Snow meets her prince once, they fall instantly in love, and when the evil queen tracks Snow down and poisons her with an apple, the prince comes by and kisses her awake.
How This Script Impacted Culture
Do any of these scenarios sound like something you’ve seen since then, either in the real world or in a movie? They should. Since Disney first released the animated feature in Technicolor, it has impacted the culture and lives of billions of people.
Against popular belief that the film would tank, Snow White ended up grossing $8 million, a massive sum of that time, particularly if you consider it was released during the Great Depression. To put it in context, $8 million was the largest amount made by any movie up until then.
It makes sense that other movie writers and authors would want to cash in on some of that success. Since the release of the film, other movies followed suit, focusing on a prince and princess in pursuit of happily ever after (even if they’d only met once and were both relatively young), an evil villain out to destroy that happiness and a host of side characters determined to help the hero and heroine succeed.
Of course, this genre impacted the movie-making world in other ways, too.

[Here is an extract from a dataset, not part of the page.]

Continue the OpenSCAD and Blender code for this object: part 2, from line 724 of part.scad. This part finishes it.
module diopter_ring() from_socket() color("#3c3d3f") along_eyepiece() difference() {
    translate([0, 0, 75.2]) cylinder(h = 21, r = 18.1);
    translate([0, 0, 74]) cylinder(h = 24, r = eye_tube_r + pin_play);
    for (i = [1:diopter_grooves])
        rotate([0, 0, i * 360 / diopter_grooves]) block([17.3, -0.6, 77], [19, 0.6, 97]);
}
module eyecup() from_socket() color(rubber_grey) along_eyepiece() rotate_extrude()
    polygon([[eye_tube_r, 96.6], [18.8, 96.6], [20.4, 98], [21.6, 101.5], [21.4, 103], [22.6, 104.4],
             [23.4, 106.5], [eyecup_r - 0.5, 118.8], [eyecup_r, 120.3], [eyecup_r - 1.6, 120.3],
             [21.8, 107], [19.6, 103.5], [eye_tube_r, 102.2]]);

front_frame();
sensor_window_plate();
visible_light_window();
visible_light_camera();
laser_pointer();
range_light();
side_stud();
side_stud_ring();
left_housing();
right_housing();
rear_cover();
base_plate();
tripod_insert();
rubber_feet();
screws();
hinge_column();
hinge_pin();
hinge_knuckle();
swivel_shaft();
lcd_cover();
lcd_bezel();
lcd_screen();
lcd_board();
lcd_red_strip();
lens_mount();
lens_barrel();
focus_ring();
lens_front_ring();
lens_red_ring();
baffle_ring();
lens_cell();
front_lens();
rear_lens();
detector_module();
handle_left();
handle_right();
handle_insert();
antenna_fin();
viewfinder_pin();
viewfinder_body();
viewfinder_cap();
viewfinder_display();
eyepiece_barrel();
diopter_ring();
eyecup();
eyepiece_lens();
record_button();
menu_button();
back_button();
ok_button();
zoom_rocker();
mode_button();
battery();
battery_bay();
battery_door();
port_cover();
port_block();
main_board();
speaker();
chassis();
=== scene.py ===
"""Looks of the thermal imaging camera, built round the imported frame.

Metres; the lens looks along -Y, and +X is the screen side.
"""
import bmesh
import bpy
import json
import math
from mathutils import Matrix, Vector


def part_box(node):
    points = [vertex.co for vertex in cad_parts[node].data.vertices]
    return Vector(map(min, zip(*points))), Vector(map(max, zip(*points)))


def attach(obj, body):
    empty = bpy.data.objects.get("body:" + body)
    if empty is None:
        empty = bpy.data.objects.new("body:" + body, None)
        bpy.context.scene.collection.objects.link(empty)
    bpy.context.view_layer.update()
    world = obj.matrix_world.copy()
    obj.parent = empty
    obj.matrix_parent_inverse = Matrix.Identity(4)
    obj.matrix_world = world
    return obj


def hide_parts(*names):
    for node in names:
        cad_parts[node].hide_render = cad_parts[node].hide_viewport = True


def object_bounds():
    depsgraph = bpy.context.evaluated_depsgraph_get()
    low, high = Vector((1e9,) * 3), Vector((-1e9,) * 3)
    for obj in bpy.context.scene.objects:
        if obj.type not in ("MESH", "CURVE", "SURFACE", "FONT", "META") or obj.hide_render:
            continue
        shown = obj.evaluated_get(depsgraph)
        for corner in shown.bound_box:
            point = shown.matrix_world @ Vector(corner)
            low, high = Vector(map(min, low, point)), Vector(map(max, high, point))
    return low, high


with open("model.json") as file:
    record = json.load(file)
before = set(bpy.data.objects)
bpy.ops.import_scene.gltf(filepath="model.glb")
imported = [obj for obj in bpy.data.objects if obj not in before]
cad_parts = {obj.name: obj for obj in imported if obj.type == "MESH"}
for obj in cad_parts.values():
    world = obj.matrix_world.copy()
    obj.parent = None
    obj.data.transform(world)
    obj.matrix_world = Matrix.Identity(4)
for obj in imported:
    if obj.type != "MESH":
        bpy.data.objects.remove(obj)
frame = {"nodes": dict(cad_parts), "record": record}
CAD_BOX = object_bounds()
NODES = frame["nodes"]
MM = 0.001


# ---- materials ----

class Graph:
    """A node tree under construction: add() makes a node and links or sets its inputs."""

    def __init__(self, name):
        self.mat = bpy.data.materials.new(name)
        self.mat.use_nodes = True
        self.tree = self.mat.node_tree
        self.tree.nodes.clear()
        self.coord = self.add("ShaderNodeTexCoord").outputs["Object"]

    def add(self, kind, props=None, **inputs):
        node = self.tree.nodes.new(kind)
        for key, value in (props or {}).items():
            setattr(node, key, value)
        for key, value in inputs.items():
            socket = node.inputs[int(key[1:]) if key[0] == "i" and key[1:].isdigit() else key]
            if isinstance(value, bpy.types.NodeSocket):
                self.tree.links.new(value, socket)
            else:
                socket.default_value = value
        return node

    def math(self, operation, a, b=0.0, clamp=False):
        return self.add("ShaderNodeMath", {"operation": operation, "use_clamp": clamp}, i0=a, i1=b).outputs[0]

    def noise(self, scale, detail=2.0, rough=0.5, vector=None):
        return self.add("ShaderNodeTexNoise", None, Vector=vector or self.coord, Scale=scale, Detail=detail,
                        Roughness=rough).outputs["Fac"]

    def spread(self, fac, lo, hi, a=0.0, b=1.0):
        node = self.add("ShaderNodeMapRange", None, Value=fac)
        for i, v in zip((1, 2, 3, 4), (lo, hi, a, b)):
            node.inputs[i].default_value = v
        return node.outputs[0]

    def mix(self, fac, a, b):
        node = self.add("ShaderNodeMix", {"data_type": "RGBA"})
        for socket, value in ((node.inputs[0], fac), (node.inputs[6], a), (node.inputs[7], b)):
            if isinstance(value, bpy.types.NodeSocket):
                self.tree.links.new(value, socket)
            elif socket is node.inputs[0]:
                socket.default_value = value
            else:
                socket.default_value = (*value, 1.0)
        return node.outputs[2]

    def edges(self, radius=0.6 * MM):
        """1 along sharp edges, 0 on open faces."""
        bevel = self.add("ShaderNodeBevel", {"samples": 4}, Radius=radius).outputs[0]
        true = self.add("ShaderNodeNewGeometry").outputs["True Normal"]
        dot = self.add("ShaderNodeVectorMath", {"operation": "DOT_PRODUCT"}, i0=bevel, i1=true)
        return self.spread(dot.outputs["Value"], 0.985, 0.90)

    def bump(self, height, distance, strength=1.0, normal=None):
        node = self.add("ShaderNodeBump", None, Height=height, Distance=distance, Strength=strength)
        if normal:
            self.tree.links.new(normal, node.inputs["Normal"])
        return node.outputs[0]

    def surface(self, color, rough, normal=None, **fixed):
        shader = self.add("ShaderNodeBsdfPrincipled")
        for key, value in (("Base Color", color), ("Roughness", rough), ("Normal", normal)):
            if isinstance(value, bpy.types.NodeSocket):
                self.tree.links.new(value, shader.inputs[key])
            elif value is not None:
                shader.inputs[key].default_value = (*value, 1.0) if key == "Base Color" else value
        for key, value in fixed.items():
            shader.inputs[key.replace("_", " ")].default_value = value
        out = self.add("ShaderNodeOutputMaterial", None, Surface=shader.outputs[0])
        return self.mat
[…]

Other filmmakers left the royalty aspect out and simply focused on two unlikely characters finding true love and their happily ever after amidst a struggle that was determined to keep them apart.

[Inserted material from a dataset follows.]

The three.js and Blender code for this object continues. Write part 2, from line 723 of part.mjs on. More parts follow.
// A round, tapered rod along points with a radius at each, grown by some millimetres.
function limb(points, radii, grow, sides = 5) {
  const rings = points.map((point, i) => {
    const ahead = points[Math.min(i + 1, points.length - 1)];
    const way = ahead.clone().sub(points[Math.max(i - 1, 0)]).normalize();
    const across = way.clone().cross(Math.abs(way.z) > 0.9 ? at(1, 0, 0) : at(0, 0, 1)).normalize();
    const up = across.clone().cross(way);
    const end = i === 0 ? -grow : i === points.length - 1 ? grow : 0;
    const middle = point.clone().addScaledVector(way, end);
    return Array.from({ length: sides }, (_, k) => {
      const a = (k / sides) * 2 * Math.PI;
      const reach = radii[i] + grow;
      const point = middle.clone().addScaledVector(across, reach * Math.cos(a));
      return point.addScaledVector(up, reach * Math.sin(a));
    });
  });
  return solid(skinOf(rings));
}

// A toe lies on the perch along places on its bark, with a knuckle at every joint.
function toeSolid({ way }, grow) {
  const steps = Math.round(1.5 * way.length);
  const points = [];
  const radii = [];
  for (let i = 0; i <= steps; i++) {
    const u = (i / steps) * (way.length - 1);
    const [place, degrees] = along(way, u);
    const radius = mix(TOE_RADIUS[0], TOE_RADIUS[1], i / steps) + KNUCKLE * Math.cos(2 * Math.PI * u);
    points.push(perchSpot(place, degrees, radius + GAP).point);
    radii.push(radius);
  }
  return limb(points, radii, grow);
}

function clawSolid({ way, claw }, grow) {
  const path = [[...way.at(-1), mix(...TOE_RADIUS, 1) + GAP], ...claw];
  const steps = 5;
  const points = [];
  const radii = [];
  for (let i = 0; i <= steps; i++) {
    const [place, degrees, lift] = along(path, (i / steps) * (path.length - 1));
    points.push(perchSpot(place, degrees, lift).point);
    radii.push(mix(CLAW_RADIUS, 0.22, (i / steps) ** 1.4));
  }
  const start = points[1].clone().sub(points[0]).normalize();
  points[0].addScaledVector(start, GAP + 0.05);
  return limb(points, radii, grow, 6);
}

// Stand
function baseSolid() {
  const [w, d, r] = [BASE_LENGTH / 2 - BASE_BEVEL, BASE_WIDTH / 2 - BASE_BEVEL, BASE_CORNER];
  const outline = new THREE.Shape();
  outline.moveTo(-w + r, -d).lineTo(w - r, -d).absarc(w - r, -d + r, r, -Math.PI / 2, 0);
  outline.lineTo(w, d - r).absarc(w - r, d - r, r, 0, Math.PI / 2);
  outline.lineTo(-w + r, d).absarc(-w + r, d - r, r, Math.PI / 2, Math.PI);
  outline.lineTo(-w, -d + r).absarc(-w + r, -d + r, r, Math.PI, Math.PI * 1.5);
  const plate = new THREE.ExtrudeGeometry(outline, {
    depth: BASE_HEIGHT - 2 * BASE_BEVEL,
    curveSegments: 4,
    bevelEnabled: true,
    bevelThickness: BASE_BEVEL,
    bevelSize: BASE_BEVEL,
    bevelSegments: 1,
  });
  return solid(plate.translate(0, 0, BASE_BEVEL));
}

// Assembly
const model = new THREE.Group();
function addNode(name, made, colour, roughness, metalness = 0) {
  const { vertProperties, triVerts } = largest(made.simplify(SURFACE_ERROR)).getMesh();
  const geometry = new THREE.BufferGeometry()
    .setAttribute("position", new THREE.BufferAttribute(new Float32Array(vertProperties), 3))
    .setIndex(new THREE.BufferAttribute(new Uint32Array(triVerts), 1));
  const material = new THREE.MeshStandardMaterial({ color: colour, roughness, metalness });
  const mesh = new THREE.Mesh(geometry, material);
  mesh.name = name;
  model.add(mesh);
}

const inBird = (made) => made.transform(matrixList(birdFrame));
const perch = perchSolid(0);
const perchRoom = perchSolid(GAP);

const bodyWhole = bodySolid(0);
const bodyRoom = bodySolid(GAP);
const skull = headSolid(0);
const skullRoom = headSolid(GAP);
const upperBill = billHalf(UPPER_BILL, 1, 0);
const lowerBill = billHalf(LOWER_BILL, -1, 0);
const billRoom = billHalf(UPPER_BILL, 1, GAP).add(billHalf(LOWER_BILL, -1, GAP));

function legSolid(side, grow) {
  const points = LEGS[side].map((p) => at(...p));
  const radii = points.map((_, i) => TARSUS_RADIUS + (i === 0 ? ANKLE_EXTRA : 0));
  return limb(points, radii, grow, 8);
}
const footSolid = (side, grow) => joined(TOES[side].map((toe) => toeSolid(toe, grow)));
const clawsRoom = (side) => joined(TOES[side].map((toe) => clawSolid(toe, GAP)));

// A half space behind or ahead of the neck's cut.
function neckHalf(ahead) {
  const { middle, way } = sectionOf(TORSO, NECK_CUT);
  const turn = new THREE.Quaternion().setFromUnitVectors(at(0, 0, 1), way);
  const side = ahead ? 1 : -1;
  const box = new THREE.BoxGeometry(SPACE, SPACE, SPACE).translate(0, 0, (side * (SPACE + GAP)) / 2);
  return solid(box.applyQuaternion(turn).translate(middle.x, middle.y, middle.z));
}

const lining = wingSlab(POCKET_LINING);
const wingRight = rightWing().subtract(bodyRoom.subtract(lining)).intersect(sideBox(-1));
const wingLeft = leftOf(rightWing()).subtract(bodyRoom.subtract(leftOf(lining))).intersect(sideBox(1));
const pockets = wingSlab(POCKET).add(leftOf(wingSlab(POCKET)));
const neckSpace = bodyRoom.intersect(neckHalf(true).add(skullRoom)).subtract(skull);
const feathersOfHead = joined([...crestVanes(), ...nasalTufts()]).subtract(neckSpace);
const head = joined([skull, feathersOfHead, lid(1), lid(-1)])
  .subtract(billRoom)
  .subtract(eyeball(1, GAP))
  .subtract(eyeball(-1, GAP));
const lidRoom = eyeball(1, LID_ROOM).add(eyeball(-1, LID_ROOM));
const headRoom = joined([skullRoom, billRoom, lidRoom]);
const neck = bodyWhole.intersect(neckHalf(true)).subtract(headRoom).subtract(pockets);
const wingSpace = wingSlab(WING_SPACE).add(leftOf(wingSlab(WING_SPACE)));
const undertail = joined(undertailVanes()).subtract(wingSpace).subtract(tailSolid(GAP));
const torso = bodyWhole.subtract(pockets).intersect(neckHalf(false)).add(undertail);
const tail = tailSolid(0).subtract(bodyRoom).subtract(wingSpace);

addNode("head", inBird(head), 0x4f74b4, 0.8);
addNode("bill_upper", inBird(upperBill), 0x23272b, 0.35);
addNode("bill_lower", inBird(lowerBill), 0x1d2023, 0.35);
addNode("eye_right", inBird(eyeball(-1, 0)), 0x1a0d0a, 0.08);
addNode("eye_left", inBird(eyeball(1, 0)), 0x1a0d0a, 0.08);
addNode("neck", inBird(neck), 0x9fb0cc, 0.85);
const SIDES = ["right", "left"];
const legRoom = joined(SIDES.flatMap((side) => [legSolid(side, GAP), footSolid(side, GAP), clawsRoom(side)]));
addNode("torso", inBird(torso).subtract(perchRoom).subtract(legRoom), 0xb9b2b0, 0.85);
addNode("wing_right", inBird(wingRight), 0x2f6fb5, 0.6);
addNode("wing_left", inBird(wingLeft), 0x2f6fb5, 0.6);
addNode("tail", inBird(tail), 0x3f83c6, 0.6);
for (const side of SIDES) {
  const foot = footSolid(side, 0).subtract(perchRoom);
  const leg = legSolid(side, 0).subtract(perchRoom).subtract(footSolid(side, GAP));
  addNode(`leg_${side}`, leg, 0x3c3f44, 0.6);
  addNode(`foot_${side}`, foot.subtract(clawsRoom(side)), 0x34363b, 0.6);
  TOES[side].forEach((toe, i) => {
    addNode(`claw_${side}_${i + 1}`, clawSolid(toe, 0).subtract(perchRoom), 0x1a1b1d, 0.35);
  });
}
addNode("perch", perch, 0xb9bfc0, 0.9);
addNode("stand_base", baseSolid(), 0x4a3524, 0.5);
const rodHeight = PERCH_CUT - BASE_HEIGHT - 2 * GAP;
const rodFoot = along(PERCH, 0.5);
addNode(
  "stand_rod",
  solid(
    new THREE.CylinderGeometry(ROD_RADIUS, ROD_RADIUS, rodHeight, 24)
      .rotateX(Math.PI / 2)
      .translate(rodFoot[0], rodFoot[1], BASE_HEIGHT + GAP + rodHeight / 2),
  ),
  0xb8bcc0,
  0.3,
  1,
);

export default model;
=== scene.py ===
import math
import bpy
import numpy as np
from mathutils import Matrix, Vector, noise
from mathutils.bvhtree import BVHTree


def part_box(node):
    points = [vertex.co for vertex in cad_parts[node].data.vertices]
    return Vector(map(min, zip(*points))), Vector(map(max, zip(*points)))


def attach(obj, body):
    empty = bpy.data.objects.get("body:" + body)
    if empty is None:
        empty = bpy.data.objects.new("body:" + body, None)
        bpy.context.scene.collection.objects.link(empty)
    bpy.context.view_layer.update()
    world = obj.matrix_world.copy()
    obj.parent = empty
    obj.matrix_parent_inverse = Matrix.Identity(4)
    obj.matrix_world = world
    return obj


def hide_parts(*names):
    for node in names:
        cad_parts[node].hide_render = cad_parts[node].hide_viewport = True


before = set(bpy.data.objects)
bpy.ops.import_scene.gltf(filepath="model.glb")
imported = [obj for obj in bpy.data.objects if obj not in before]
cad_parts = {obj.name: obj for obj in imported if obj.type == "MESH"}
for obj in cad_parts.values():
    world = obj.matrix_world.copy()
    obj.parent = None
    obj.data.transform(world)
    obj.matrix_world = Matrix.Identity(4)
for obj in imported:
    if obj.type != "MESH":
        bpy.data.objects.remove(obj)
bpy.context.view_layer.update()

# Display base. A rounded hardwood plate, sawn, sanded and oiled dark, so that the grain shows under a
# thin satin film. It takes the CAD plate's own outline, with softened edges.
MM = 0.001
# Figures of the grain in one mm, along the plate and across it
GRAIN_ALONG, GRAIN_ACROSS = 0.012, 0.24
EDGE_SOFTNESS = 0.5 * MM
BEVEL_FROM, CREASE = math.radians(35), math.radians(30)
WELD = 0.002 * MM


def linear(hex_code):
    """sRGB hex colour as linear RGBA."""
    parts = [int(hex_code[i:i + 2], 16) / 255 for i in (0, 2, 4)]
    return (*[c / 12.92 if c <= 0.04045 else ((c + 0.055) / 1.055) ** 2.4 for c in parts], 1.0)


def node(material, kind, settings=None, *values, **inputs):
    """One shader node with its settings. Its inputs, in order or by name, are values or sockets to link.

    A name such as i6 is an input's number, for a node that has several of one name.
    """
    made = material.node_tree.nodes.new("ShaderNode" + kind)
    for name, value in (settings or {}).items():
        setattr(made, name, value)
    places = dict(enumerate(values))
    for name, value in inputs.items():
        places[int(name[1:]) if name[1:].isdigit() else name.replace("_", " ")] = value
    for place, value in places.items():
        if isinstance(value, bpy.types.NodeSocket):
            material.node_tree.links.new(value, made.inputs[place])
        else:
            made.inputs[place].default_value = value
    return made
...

Where You’ll See Snow White’s Impact Outside of the Movies
As unique as we all are individually, one thing almost all of us have in common is our love for a good movie. It’s a commonality that influences our collective behaviors as we become engrossed on the success of our favorite characters, and we bring those fictional people into our lives in other ways.
With Snow White, we see the impact of the movie in Disney’s still-popular retail options. Clothing, purses, memorabilia, accessories, and other mementoes show Snow White, the dwarves, and many of the popular sayings from the script. You’ll even find gooseberry-pie recipes dedicated to the dwarves’ favorite meal. (Yes, it was even Grumpy-approved.)
The prince-and-princess fairy tale spawned a host of other love stories. Without Snow White’s influence, who knows if the true love of Beauty and the Beast, Cinderella, and Rapunzel would have appeared.
And we know that without the evil queen’s magic mirror, the modern crowd favorite Shrek wouldn’t have been nearly as funny. Lord Farquaad used the famous mirror/TV screen to learn about other kingdoms and Shrek’s rise in popularity.
The poisonous apple was another important inanimate side character. With this plot line, food became synonymous with temptation in children’s books everywhere. An offshoot of the Biblical story of Adam and Eve, and the downfall of humanity, using enchanted apples was an easy segue into the warnings of temptation.
Now, other stories and movies have used enchanted items similarly. Sleeping Beauty had the enchanted spinning wheel and spindle. The Beast had an enchanted rose counting down to the end of the spell and warning him that he’d forever be an animal if he didn’t learn how to love.
These elements of symbolism merged with pop culture and show up in songs, books, clothing, food recipes, and even on household appliances. You can easily find references to your favorite character’s enchantment on decorative items if you decide to use the theme in your home.
The World Without Snow White Would Be Less Colorful
Snow White was released in the lesser-known beauty of Technicolor, bringing viewers into the world of hues that made the movie more magical. But aside from this new marvel, Snow White brought color to us in so many other ways.
Without this film, it’s possible that we wouldn’t have so many other favorites that have become classics over the years. Walt Disney took a risk producing an animated film, especially during the Great Depression. His risk paid off, and we are a better, more colorful world because of it.
Snow White’s ruby red lips, candy apple red poisonous fruit, and bright yellow dress are a few of the things we can quickly list off about her colorful scenes. The brightness and happiness the movie brought to us, though, goes well beyond these simple attributes. The world would truly be a less colorful place without Disney’s version of this princess.